All of that, after 1950.

Oh, and before 1950 he saved the Western world from totalitarianism. As Dan Gardner wrote for the Ottawa Citizen, “In the few most crucial days of the last 100 years, [Churchill] did not surrender, and with that one feat he allowed the epic story of the 20th century to play out to its happy conclusion.” It was Churchill, not Roosevelt, who stood up to Hitler. Roosevelt watched impassively as fascism gobbled up Austria, Czechoslovakia, Poland and France. (He finally acted after Japan bombed Pearl Harbor.) Churchill, on the other hand, would have stopped the fascist machine long before it started were it not for weak politicians and a liberal press that put its faith in appeasement.

Even after the British Parliament reluctantly turned to Churchill, when it was almost too late, he still had his skeptics. Dan Gardner writes, “The king wasn’t fond of Churchill, and the queen actively disliked him. The American ambassador, Joseph Kennedy, hated him. Eleanor Roosevelt called him a ‘reactionary’ and denounced him to her husband, President Franklin Roosevelt, who was still unsure of what to make of the man. Worse still for the new prime minister, many powerful aristocrats and some senior civil servants were sympathetic to Germany and quietly critical of the war.”

But Churchill was used to standing alone. He had been ridiculed to scorn for over a decade prior to World War II. Yet, on the eve of his nation’s darkest hour, he ignored his many critics and faced down Hitler. Never, under any circumstances, he told his war cabinet, would Britain surrender. Never, under any circumstances, he told his outer cabinet, would he negotiate with a dictator. “We shall go on,” he said, “and we shall fight it out, here or elsewhere, and if at last the long story is to end, it were better it should end, not through surrender, but only when we are rolling senseless on the ground.”

In the end, Churchill was most responsible for reducing Hitler’s “1000-year Reich” to only 12 years. And for that reason, men like Einstein were able to continue their experiments and live out their lives in pursuit of liberty.

Were it not for Churchill, indeed, Adolf Hitler would have been the man of the century.

How is it, you ask, can a man of Churchill’s stature—after winning man of the half century—be snubbed in 1999? Allow Time’s managing editor to explain: “Well, the passage of time can alter our perspective. A lot has happened since 1950.”

True enough—after 1950 Churchill became prime minister again, won a Nobel Prize and published eight volumes of history.

“It has become clear,” Isaacson continued, “that one of the great themes of the century has been the success of those who resisted authority in order to seek civil rights, decolonization and an end to repression. Along with this came the setting of the sun on the great colonial empires.”

Now can you see why Churchill didn’t make the cut?

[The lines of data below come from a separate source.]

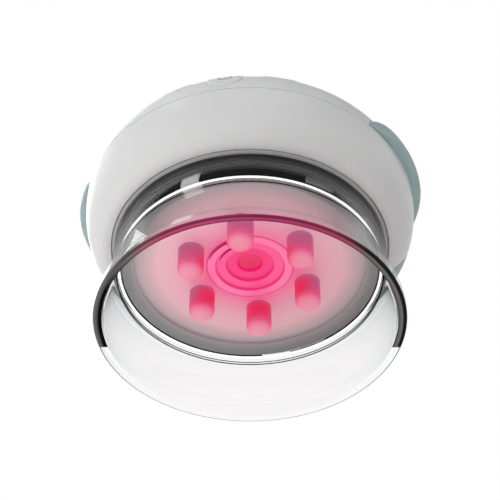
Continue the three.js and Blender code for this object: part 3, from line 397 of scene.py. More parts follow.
def lit_acrylic(name, base, glow, reach, roughness):
    """Frosted acrylic with the lamps' red light spread in it, strongest at the middle of the plate.

    base and glow are (distance in mm from the middle axis, hex colour) pairs up to reach, or one colour.
    """
    material, tree, shader, place = start_finish(name)
    share = add_node(tree, "MapRange", {"From Max": reach * MM}, {"Value": axis_distance(tree, place)})
    for socket, stops in (("Base Color", base), ("Emission Color", glow)):
        if isinstance(stops, str):
            shader.inputs[socket].default_value = linear(stops)
            continue
        ramp = add_node(tree, "ValToRGB", links={"Fac": share.outputs["Result"]})
        fill_ramp(ramp, [(distance / reach, code) for distance, code in stops])
        tree.links.new(ramp.outputs["Color"], shader.inputs[socket])
    shader.inputs["Emission Strength"].default_value = 1.0
    shader.inputs["Roughness"].default_value = roughness
    frost = add_node(tree, "TexNoise", {"Scale": 1 / (0.5 * MM), "Detail": 2.0}, {"Vector": place})
    relief = add_node(tree, "Bump", {"Strength": 1.0, "Distance": 0.01 * MM},
                      {"Height": frost.outputs["Fac"]})
    tree.links.new(relief.outputs["Normal"], shader.inputs["Normal"])
    return material


def paint_plate_spill(material):
    """Painted light: the plate's light spilling over the inner edge of the ring round it, painted on as a
    glow.
    """
    tree = material.node_tree
    shader = next(node for node in tree.nodes if node.bl_idname == "ShaderNodeBsdfPrincipled")
    place = add_node(tree, "TexCoord").outputs["Object"]
    share = add_node(tree, "MapRange", {"From Min": BEZEL_INNER * MM, "From Max": BEZEL_LIP * MM},
                     {"Value": axis_distance(tree, place)})
    spill = add_node(tree, "ValToRGB", links={"Fac": share.outputs["Result"]})
    fill_ramp(spill, [(0.0, "#645A5C"), (0.15, "#504A4C"), (0.4, "#343232"), (0.75, "#141414"),
                      (1.0, "#000000")])
    tree.links.new(spill.outputs["Color"], shader.inputs["Emission Color"])
    shader.inputs["Emission Strength"].default_value = 1.0


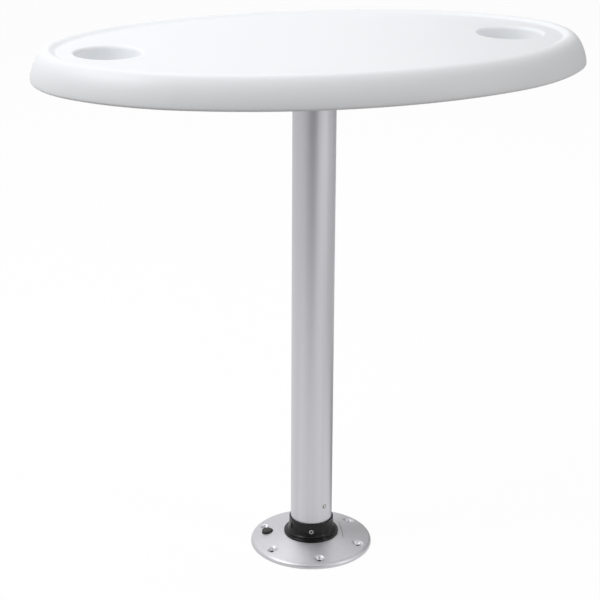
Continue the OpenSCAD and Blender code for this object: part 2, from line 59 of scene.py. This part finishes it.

“In his approach to domestic issues,” Isaacson concludes, “individual rights and the liberties of colonial subjects, Churchill turned out to be a romantic refugee from a previous era who ended up on the wrong side of history…. He bulldoggedly opposed the women’s-rights movement, other civil-rights crusades and decolonization.”

Isaacson is right about one thing. A lot has changed since the 1950s. We’ve become much more “enlightened.” Fascism may have been bad, but colonialism was worse. Families may have been happier and much less likely to fracture when the father was breadwinner and the mother worked at home. But just look at the tremendous strides women have made in the workplace today. Homosexuality may have hid in the closet because of public intolerance. But today, as Isaacson wrote, gays and lesbians have “gained the right to be proud of who they are.”

Thumb through Time’s year-end issue and see just how much has changed since 1950. In effect, it shows how we have come to worship the god of science and technology.

And if, in our quest for a kind of crass materialism, we ever get to feeling guilty or condemned by our own history, that’s all right. Just change it. Winston Churchill wasn’t a great leader who saved the West and championed democracy and freedom.

He was just average.

After all, a lot has happened since 1950.